Using Therapy to Move Past Diet Culture Into Healthy, Mindful Eating
cfcadmin | Posted on |

If someone told you about a procedure that would change your life for the better, but they said it would be uncomfortable, costly, and have only about a 5% effectiveness rate long-term, would you go for it? Given those terms, probably not! However, those terms actually describe what we call ‘dieting’ for weight loss.
The dieting industry generates billions of dollars convincing people that they can do what research and evidence tells us we actually can’t do– change our bodies to permanently look the way we want them to. Genetics account for so much more than the diet industry wants us to believe. Talk about brainwashing for profit! Diet culture has become so ingrained into our society that acting against this culture can feel rebellious (and even scary). How sad it is that healthy, loving acceptance of one’s body is so foreign to most of us Americans!

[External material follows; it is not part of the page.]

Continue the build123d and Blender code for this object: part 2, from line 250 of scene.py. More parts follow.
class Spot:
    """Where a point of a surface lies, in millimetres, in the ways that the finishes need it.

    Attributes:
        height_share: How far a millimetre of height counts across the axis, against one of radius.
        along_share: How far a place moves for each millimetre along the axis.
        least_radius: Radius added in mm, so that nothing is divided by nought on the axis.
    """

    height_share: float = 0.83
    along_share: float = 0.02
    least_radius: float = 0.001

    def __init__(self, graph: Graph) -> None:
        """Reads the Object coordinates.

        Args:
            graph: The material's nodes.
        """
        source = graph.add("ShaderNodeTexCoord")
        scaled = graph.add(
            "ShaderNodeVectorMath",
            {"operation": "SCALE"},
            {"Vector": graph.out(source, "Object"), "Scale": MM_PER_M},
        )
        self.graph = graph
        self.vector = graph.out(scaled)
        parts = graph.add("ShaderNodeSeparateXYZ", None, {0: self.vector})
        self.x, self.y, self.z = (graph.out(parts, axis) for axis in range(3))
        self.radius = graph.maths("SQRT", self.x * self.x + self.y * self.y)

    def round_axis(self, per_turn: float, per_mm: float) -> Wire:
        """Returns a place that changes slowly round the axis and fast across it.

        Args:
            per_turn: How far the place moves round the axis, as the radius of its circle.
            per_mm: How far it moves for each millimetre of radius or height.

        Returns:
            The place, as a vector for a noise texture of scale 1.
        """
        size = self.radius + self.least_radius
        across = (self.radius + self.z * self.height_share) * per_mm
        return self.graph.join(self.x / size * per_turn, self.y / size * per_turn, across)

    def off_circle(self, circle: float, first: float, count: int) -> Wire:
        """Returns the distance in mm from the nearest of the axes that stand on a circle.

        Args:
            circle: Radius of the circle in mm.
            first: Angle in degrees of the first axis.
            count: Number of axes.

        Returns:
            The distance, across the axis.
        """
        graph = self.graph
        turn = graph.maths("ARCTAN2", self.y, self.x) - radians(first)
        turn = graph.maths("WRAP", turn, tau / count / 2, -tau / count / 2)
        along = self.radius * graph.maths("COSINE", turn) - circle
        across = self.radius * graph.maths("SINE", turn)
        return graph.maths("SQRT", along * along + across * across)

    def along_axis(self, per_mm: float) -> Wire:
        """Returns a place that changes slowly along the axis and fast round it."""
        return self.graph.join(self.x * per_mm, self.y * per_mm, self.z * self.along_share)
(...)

However, this can change. Therapy can help. As a therapist, I have witnessed this change for many of my clients. We all have the ability to shift our focus from what we look like to how we behave. Our behavior, unlike our appearance, is totally within our control, and isn’t that what therapy is really about?– Using emotional and intellectual insight to make positive, healthy, mindful changes to our daily lives?
So what really is mindful eating, besides a buzz term we’ve all heard? Simply put, it is eating what you’re hungry for whenever you’re hungry for it and stopping when you’re full and satisfied. That is in direct opposition to diet culture, which says we can only eat certain amounts of certain foods at certain times if we want to remain healthy. Learning how to eat mindfully is, therefore, a novel concept for most of us and one that we may need support in implementing.
So, here’s where therapy comes into play. Therapy provides us with an objective, supportive person who can help us to identify how diet culture is affecting us personally. A therapist can help us learn to make conscious, healthy choices that push back against diet culture and guide us towards mindful eating instead. In therapy sessions, we can explore our own beliefs about our appearances, healthy eating, diet culture, and societal expectations. When we mindfully eat, we don’t feel deprived and don’t find ourselves feeling obsessed with food. We, therefore, have more time and energy we can devote towards loving and accepting ourselves the way we are (so we can work with Mother Nature– not against her). After all, she kind of knows her stuff.